As mentioned, PyTorch calculates gradients only for leaf tensors with requires_grad=True. Indeed, if we try to check the gradients of v2 we get nothing:

>>> v2.grad

The reason for that is efficiency in terms of computations and memory: in real life, our network can have millions of optimized parameters, with hundreds of intermediate operations performed on them. During gradient descent optimization, we're not interested in gradients of any intermediate matrix multiplication; the only thing we want to adjust in the model is gradients of loss with respect to model parameters (weights). Of course, if you want to calculate the gradients of input data (it could be useful if you want to generate some adversarial examples to fool the existing NN or adjust pretrained word embeddings), then you can easily do so, by passing requires_grad=True on tensor creation.

Basically, you now have everything needed to implement your own NN optimizer. The rest of this chapter is about extra convenient functions, which will provide you with higher-level building blocks of NN architectures, popular optimization algorithms and common loss functions. However, don't forget that you can easily reimplement all of these bells and whistles in any way that you like. This is why PyTorch is so popular among DL researchers: for its elegance and flexibility.

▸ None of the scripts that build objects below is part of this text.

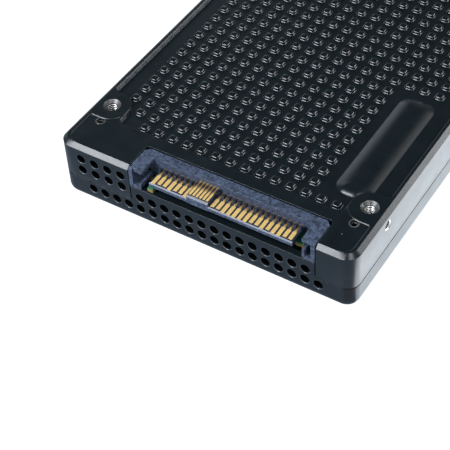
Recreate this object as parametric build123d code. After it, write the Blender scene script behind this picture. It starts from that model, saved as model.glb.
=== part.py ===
"""A 2.5 inch solid-state drive, 15 mm high, lying on its label side with its studded mounting side up.

+Z runs up through the mounting side, +Y from the connector end to the other end, +X across.
The origin is under the middle of the drive, on the face that it lies on. All sizes are in mm.
"""
from build123d import *
import os
from collections import namedtuple
from math import atan, degrees, hypot, sqrt

# outside of the drive
width = 69.85
length = 100.2
height = 15.0
corner_radius = 3.0
top_chamfer = 0.95
bottom_radius = 2.05
parting_z = 5.7
parting_groove = 0.12
weld = 0.1

# walls of the two half shells
side_wall = 1.5
end_wall = 1.5
roof = 1.1
floor = 1.3
lip_height = 1.0
lip_wall = 0.8
fit_gap = 0.1

# levels of the mounting side
rim_width = 1.6
rim_corner_radius = 2.4
band_drop = 0.15
band_length = 10.2
pad_radius = 4.0
pad_front = 4.3
pad_corner_radius = 0.5
field_drop = 0.9
field_draft = 0.4
field_corner_radius = 1.0

# studs on the mounting side
stud_pitch = 3.52
stud_columns = 17
first_stud_row = 12.0
stud_height = 0.75
stud_top = 1.35
stud_foot = 1.9
stud_clearance = 0.35
skipped_stud = (1, 0)

# raised housing over the capacitors
blister_inset = 9.525
blister_width = 7.8
blister_start = 15.5
blister_end = 47.5
blister_rise = 0.8
blister_slope = 1.5
blister_corner_radius = 2.9
blister_stud_clearance = 1.5

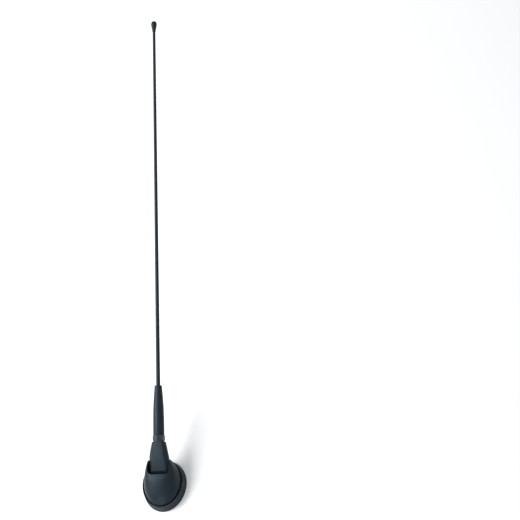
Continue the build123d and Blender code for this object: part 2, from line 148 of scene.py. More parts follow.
# The arm's cone: where it ends along the mast, its radius there and how fast it widens towards the hinge
ARM_END = 49.6
ARM_RADIUS = 8.05
ARM_SLOPE = math.tan(math.radians(9.45))
# Where the arm's hinge crosses the plane y = 0
PIVOT = Vector((22.0, 0.0, 20.0))

# The trough that leaves room for that cone: where it starts along the mast, and its gap round the cone
TROUGH_START = 17.4
TROUGH_GAP = 1.5

# How far the forms that cut the notch reach along the mast and up, well past the dome. Their ends and
# sides are set apart by a little, so that no two faces lie in one plane
PRISM_END = 70.0
PRISM_TOP = 45.0
TROUGH_END = 70.4
TROUGH_TOP = 45.5
DRUM_INSET = 0.04
TROUGH_INSET = 0.02
# The radius of the rings that close the drum, its number of sides, and the steps in each form's curves
DRUM_MIDDLE = 0.01
DRUM_SIDES = 96
DRUM_STEPS = 6
PRISM_STEPS = 12
TROUGH_STEPS = 32

# The gasket's section: how far in from the egg, and height
GASKET = (
    (1.2, 0.0), (0.15, 0.0), (0.0, 0.15), (0.0, 0.8), (0.12, 1.1), (1.3, 7.2), (1.72, 9.6),
    (1.86, 10.2), (2.02, 10.48), (2.25, 10.6), (2.5, 10.6), (2.65, 10.5), (2.7, 10.3),
    (2.7, DOME_FOOT), (7.0, DOME_FOOT), (7.0, 8.0), (4.65, 8.0), (4.65, 4.5),
)

# The arm's shoulders: each is a plane through these points, by distance along the mast, side and height
SHOULDER = ((48.6, 4.6, 6.2), (18.0, 7.8, 2.33), (18.0, 11.6, 0.3))
SHOULDER_BEVEL = 1.1
BEVEL_SEGMENTS = 4
# How near a point lies to the edge between a shoulder and the facet, to count as on it
EDGE_NEARNESS = 0.25

# The blocks that cut the shoulders: their reach along and across the plane, and how deep they are
WEDGE_ALONG = (-12.0, 60.0)
WEDGE_ACROSS = (-30.0, 40.0)
WEDGE_DEPTH = 30.0

# How much wider each cheek of the arm gets, and between which distances along the mast this fades
CHEEK = 0.8
CHEEK_FADE = (24.0, 48.0)
# How far out a flank starts to move, and over which width this grows
FLANK_START = 6.0
FLANK_RAMP = 2.0

# What makes a CAD node's facets whole again: how near points are merged, and how flat an edge is dissolved
MERGE = 0.002
FLAT = math.radians(0.6)

# The grip sleeve: distances from its lower end, and radii
SLEEVE = (
    (0.0, 1.0), (0.0, 6.0), (0.5, 6.35), (1.2, 6.42), (10.0, 6.34), (20.0, 6.24),
    (28.0, 6.08), (35.0, 5.78), (41.0, 5.38), (47.0, 4.88), (52.0, 4.48), (55.0, 4.30),
    (55.7, 4.12), (56.1, 3.75), (56.3, 3.3), (56.3, 1.0),
)
SLEEVE_SIDES = 64

# Screw threads: radius, depth and pitch
STUD_THREAD = (3.85 * MM, 0.62 * MM, 1.25 * MM)
MAST_THREAD = (2.45 * MM, 0.42 * MM, 0.8 * MM)
# A thread's section: how steep its flanks are, and how flat its root is
THREAD_FLANK = 1.35
THREAD_ROOT = 0.15

# The fixing stud: its flange's thickness, half its hexagon's width over flats, and its chamfer
STUD_FLANGE = 1.6 * MM
STUD_HEXAGON = 6.0 * MM
STUD_CHAMFER = 0.6 * MM

# The mast's threaded end: how far the thread stops short of the collar, its plain tip and its neck
THREAD_STOP = 1.2 * MM
THREAD_TIP = 0.3 * MM
THREAD_NECK = 0.4 * MM

# The angle between faces, in degrees, over which an edge looks sharp
SHARP = 32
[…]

Compatibility note: Support of gradients calculation in tensors is one of the major changes in PyTorch 0.4.0. In previous versions, graph tracking and gradients accumulation were done in a separate, very thin class Variable, which worked as a wrapper around the tensor and automatically performed saving of the history of computations in order to be able to backpropagate. This class is still present in 0.4.0, but it is deprecated and will go away soon, so new code should avoid using it. From my perspective, this change is great, as the Variable logic was really thin, but still required extra code and the developer's attention to wrap and unwrap tensors. Now gradients are a built-in tensor property, which makes the API much cleaner.